Object modeling scripts
--- BEGIN ---

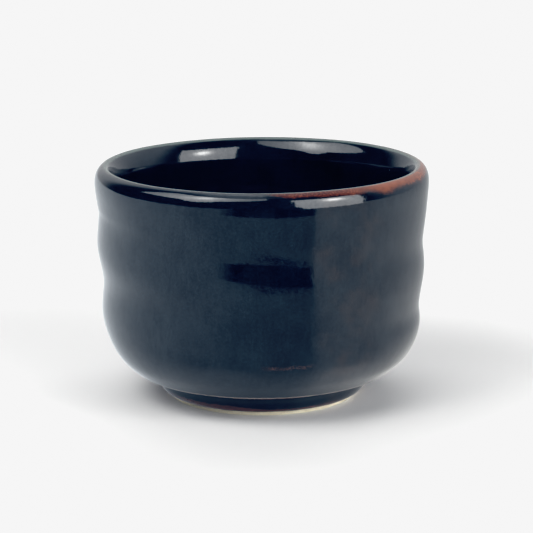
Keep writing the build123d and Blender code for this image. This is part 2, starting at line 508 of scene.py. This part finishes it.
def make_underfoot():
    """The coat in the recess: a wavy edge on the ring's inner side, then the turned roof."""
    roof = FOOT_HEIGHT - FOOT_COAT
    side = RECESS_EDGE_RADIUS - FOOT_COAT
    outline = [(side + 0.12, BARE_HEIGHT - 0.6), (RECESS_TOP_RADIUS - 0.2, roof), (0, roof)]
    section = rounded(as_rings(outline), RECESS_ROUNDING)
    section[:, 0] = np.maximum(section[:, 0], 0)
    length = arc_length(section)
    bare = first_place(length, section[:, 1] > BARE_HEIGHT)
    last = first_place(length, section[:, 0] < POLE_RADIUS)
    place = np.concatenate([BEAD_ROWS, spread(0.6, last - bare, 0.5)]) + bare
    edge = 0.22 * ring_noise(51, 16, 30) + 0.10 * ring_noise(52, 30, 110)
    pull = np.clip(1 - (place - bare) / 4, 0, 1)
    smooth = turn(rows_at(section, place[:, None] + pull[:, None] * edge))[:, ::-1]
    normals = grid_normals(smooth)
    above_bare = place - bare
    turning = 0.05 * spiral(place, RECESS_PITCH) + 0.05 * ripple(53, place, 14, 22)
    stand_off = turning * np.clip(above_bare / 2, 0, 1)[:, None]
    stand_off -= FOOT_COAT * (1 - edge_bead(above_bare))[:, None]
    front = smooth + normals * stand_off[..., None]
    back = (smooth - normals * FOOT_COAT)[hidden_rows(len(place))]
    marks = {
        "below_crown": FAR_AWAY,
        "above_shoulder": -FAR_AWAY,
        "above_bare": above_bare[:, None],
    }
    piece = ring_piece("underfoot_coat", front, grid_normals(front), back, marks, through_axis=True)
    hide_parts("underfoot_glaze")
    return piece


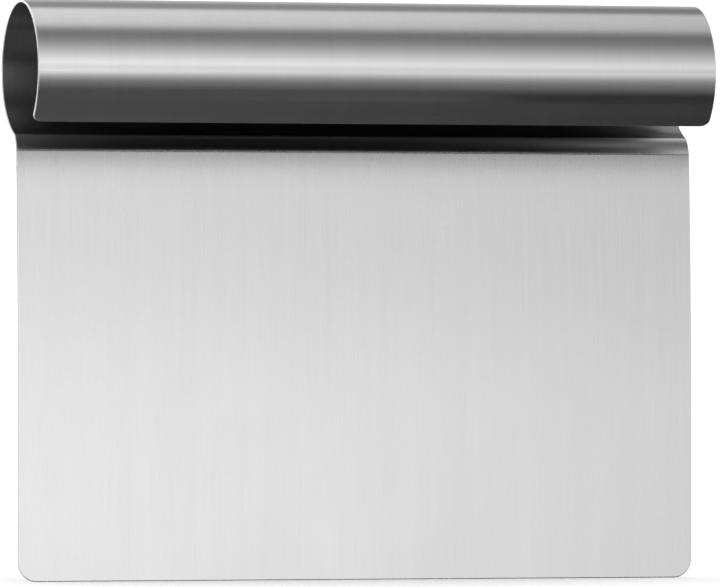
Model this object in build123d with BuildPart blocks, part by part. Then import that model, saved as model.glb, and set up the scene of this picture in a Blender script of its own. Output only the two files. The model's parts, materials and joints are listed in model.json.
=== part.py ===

--- END ---

- **To do**
Exactly as written above, please repeat the entries.

- **Correct answer**
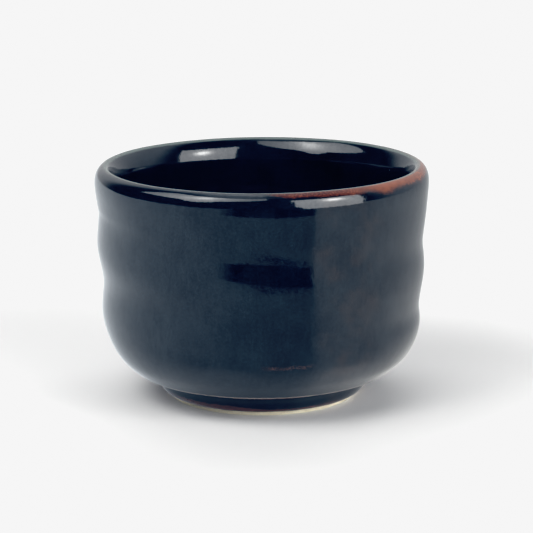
Keep writing the build123d and Blender code for this image. This is part 2, starting at line 508 of scene.py. This part finishes it.
def make_underfoot():
    """The coat in the recess: a wavy edge on the ring's inner side, then the turned roof."""
    roof = FOOT_HEIGHT - FOOT_COAT
    side = RECESS_EDGE_RADIUS - FOOT_COAT
    outline = [(side + 0.12, BARE_HEIGHT - 0.6), (RECESS_TOP_RADIUS - 0.2, roof), (0, roof)]
    section = rounded(as_rings(outline), RECESS_ROUNDING)
    section[:, 0] = np.maximum(section[:, 0], 0)
    length = arc_length(section)
    bare = first_place(length, section[:, 1] > BARE_HEIGHT)
    last = first_place(length, section[:, 0] < POLE_RADIUS)
    place = np.concatenate([BEAD_ROWS, spread(0.6, last - bare, 0.5)]) + bare
    edge = 0.22 * ring_noise(51, 16, 30) + 0.10 * ring_noise(52, 30, 110)
    pull = np.clip(1 - (place - bare) / 4, 0, 1)
    smooth = turn(rows_at(section, place[:, None] + pull[:, None] * edge))[:, ::-1]
    normals = grid_normals(smooth)
    above_bare = place - bare
    turning = 0.05 * spiral(place, RECESS_PITCH) + 0.05 * ripple(53, place, 14, 22)
    stand_off = turning * np.clip(above_bare / 2, 0, 1)[:, None]
    stand_off -= FOOT_COAT * (1 - edge_bead(above_bare))[:, None]
    front = smooth + normals * stand_off[..., None]
    back = (smooth - normals * FOOT_COAT)[hidden_rows(len(place))]
    marks = {
        "below_crown": FAR_AWAY,
        "above_shoulder": -FAR_AWAY,
        "above_bare": above_bare[:, None],
    }
    piece = ring_piece("underfoot_coat", front, grid_normals(front), back, marks, through_axis=True)
    hide_parts("underfoot_glaze")
    return piece


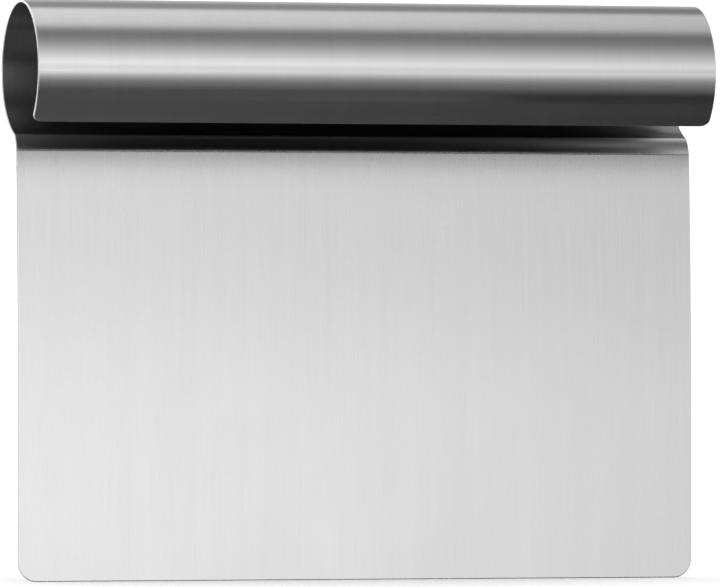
Model this object in build123d with BuildPart blocks, part by part. Then import that model, saved as model.glb, and set up the scene of this picture in a Blender script of its own. Output only the two files. The model's parts, materials and joints are listed in model.json.
=== part.py ===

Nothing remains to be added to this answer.